Health

Waste Management’s Kettleman Hills Facility has been an integral part of the Kings County community for 30 years. By providing secure and proper handling of local residential and business hazardous waste, WM helps protect the health and safety of the local community.

The Kettleman Hills Facility is one of the most highly regulated sites in California. In addition to regular onsite and external monitoring, several studies have been conducted examining the potential health risk of WM’s operations on the local community. These reports have all concluded that the facility does not pose a health risk to local residents.

State of California Study

  • The state of California recently concluded an investigation of birth defects in Kettleman City and found no connection to the Kettleman Hills Facility. The California Environmental Protection Agency (Cal/EPA) and the California Department of Public Health conducted what Cal/EPA Secretary Linda Adams described as “one of the most thorough environmental health investigations ever conducted in California.”  The results, which were released in December 2010, revealed that investigators could not find exposures to hazardous chemicals from the Kettleman Hills Facility that could explain the birth defects.
  • The study read: “Air tests found no link between the Kettleman Hills Hazardous Waste Facility and environmental contamination in the town. The ground beneath the facility diverts water away from the town, so wastewater from the facility cannot affect the wells that supply the town’s drinking water

PCB Congener Study

  1. A recent study confirmed storage of PCB’s at the Kettleman Hills facility  the local community and the environment.

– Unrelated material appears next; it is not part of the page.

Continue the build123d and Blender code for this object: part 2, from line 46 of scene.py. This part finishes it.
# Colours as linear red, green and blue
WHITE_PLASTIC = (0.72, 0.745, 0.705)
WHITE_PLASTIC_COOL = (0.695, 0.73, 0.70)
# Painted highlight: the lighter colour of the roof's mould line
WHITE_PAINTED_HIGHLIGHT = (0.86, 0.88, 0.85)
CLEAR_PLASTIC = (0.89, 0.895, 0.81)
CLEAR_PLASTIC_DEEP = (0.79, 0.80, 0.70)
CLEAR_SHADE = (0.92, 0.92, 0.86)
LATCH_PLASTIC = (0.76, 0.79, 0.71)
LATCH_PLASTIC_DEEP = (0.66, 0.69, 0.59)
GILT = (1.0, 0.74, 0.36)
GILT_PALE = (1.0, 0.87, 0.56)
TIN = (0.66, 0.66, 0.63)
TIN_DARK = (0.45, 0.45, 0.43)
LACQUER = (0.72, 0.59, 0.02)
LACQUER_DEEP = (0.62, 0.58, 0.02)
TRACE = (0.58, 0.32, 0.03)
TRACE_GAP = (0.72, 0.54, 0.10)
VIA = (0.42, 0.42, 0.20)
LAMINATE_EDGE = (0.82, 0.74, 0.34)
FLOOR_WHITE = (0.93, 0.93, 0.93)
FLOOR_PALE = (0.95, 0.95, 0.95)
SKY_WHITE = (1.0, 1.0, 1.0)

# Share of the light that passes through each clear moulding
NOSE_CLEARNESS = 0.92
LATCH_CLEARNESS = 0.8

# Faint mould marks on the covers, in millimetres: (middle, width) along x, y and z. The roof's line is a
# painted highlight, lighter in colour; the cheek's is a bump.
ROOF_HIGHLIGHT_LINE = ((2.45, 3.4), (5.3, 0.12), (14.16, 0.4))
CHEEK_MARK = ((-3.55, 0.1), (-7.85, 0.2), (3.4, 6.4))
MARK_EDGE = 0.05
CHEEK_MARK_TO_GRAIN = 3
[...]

In the most extensive study of its kind ever conducted at an active and permitted facility, U.S. EPA and Waste Management collected and analyzed soil, air and vegetation samples to determine whether wind-blown PCB particles could pose a health concern. In its findings, U.S. EPA concluded:
    • Concentrations of PCB congeners measured in soil samples collected at the perimeter of the Chemical Waste Management (CWM) Facility are 2,000 times below EPA’s risk-based residential clean-up levels, based on their toxicity.
    • Risk of health impacts from PCB congener concentrations measured in soils, vegetation, and air near the perimeter of the CWM Facility are in the same range as risk of health impacts in other rural areas without known PCB activities or sources.
    • Concentrations of PCB congeners measured in soils, vegetation, and air at the perimeter as well as those collected at the B-18 landfill drainage swale of the CWM Facility do not adversely affect ecological species.
    • There is no evidence suggesting that PCB congeners from operations at the CWM Facility are migrating off-site at concentrations that would adversely affect the health of local community residents or the environment.

DSEIR Health Assessment

  • As part of the state-mandated environmental review process for WM’s proposed
    project, a two-year health risk analysis was completed in 2008 using the EPA/
    CARB approved HARP model.
  • The study considered prior soil, surface and air samples, including
    samples taken both on-site and off-site.
  • The study results were included in the Draft Subsequent Environmental
    Impact (DSEIR) report for the project and shared with the community and
    responsible agencies for public comment.
  • The assessed risks in Kettleman City were at least 30 times lower than the
    California EPA and the local Air District targets.
  • The results also indicated that emissions from the proposed project,
    in conjunction with other projects at the facility and the existing
    environment, do not — and will not — pose a public health concern in
    Kettleman City or Avenal.
  • The report was conducted by Shaw Environmental, Inc. and peer reviewed
    by CPF Associates, Inc. and Golder Associates, Inc., two independent,
    scientific and health based consulting firms with expertise in performing
    health evaluations.

Community Health Assessment

  • A community health assessment report also was conducted by Human
    Capital Management Services and presented to the Kings County Community
    Development Agency and Kings County Health Department.
  • The report found that socio-economic factors, along with education and
    lifestyle factors contribute to the health status of Kettleman City and Kings
    County residents.
  • The report concluded that there is no epidemiological evidence that
    residents’ poor health is related to environmental exposure from the
    Kettleman facility.
  • The report also highlights opportunities for improving the health of
    Kettleman City residents through coordination of health care services,
    education and skill development, and community resources.

Academic Studies

Numerous studies have been conducted by academic researchers around the world
to determine whether there is a higher health risk associated with living near
landfills, including hazardous waste facilities and Supefund sites. These studies
have largely concluded that it is not possible to draw conclusions about causality
of birth defects or other health effects.

Kettleman Hills Facility

Facts & Figures

  • Total site acreage: 1,600
  • Total operations acreage: 499
  • Permitted to handle both municipal solid waste and hazardous waste.
  • Regulated by nine local, state, and federal agencies.
  • Location: approximately 3.5 miles southwest of Kettleman City, 6.5 miles southeast of the City of Avenal and about 2.5 miles west of Interstate 5 along State Route 41.